Understanding these principles is key to predicting how a gaseous reaction will behave under different circumstances.

Kp and Kc Relation

The relationship between \( K_p \) and \( K_c \) is fundamental when dealing with gaseous reactions. It allows conversion of the equilibrium constants based on partial pressures \( K_p \) to those based on concentration \( K_c \), and vice versa.

• This conversion uses the equation: \( K_p = K_c (RT)^{\Delta n} \); where \( R \) is the gas constant and \( T \) is the temperature in Kelvin.
• \( \Delta n \) represents the change in moles of gas from reactants to products.

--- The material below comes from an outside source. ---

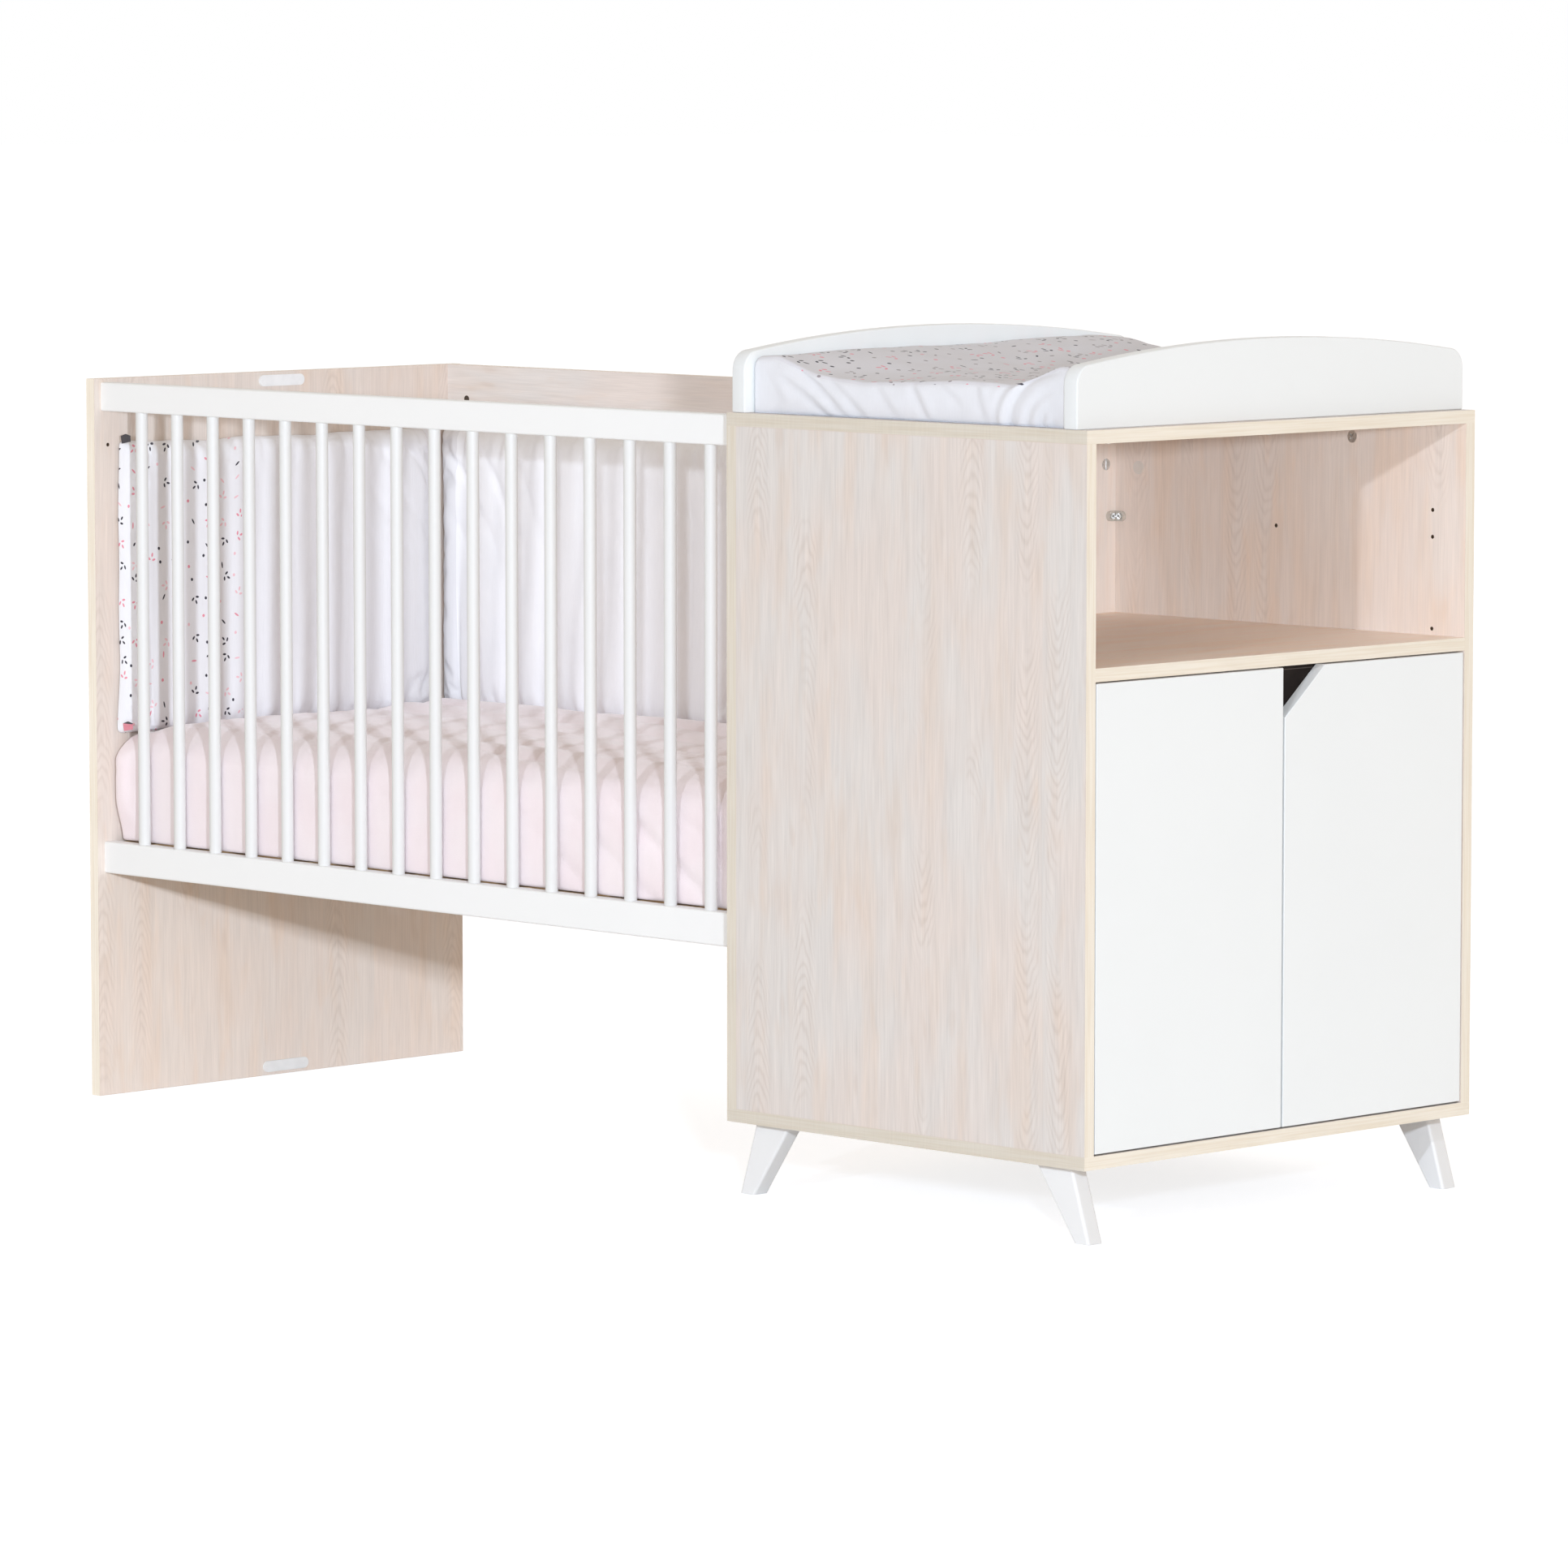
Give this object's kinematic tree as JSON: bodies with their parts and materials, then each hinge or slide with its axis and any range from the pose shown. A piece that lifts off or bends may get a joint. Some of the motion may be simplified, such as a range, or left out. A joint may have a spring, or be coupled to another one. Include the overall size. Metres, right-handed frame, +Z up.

Since \( \Delta n \) can be zero, positive, or negative, the impact on the relationship varies. For example, when \( \Delta n = 0 \), \( K_p = K_c \), meaning there's no effect from changes in pressure. However, if \( \Delta n \) is positive or negative, the equation adjusts the exponential term accordingly, modifying how pressure and concentration relate at equilibrium.

Delta n in Reactions

In the context of gaseous equilibria, \( \Delta n \) plays a significant role in the relationship between \( K_p \) and \( K_c \). It signifies the difference in moles of gaseous products and reactants, calculated as:

\[ \Delta n = (\text{moles of gaseous products}) - (\text{moles of gaseous reactants}) \]

For the reaction \( 2 \mathrm{SO}_{2}(\mathrm{g}) + \mathrm{O}_{2}(\mathrm{g}) \rightleftharpoons 2 \mathrm{SO}_{3}(\mathrm{g}) \), the calculation becomes:

• Products: 2 moles of \( \mathrm{SO}_{3} \)
• Reactants: 2 moles of \( \mathrm{SO}_{2} \) + 1 mole of \( \mathrm{O}_{2} \)
• Therefore, \( \Delta n = 2 - 3 = -1 \).

A negative \( \Delta n \) indicates fewer moles of gaseous products than reactants, thus affecting how pressure impacts the equilibrium state. This has direct implications on the \( K_p \) and \( K_c \) relation, as seen in the equation \( K_p = K_c (RT)^{-1} \). Understanding \( \Delta n \) helps in predicting reaction behavior with varying pressures and concentrations.